Bireylere yönelik gözetim ve takip yakın zamana dek devletlere bağlı istihbarat kuruluşlarının ve çok büyük şirketler adına çalışan endüstriyel casusluk şirketlerinin çabasıydı.
Artık değil.
İş dünyasının ibadeti sayılan “yönetim” konusunun ruhani lideri (guru da derler; aynı anlama gelir) Peter Drucker, meşhur sözünde “ölçemediğin şeyi yönetemezsin” der. Doğrudur. Yönetmek (yani kendi adına en verimli ve anlamlı hale getirmek) için önce onu tanımlaman gerekir. Sonra biriken verileri inceler ve stratejine göre taktiğini şekillendirirsin.
İnternetin yaygınlaşmasına paralel olarak hızla dijitalleşen yaşam artık her şeyin kayıt altında tutulduğu, ölçülüp-biçildiği; dolayısıyla takip de edilebildiği yapıya dönüştü.
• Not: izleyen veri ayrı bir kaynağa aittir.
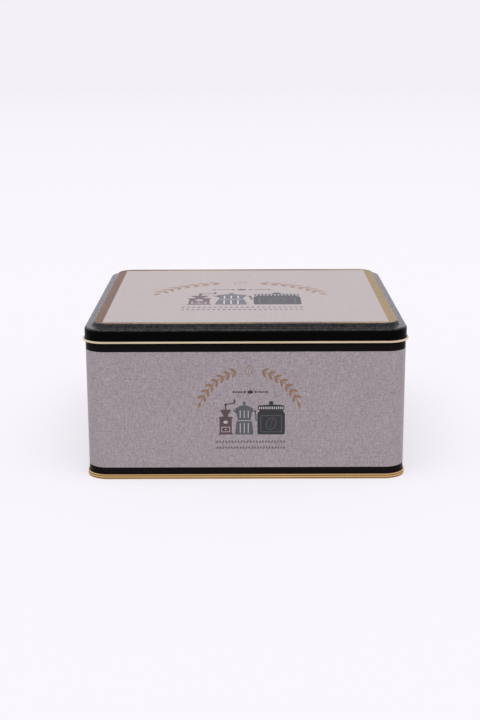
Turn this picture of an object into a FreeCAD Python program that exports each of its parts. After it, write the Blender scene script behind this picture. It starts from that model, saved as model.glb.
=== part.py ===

Elde biriken bunca veri, iş dünyasında onlarca yıldır palazlanmış orduların silahlarını biz fanilere doğrultmasına yol açtı. Bizleri ölçüp yönetmek isteyen ne kadar çok odak olduğunu bu sayede öğrenmiş olduk.
Tarihin hiçbir döneminde bireylere ait bu kadar bol ve ulaşılabilir veri kaydı olmadı. Ve böylesine bir “hazine” doğal olarak herkesin iştahını kabarttı. Malını satmak için yaptığı reklamın bütçesi çarçur olmasın diye en uygun kişilere ulaşmasını isteyen esnaftan, aradığı yeteneklere sahip elemana en kısa yoldan ulaşmak isteyen insan kaynakları yöneticisine; başa bela olabilecekleri tespit etmek isteyen emniyet güçlerinden, müşterisinin kredi ödeme ihtimalini öngörmeye çalışan bankaya kadar HERKES bu bilgilerin peşine düştü.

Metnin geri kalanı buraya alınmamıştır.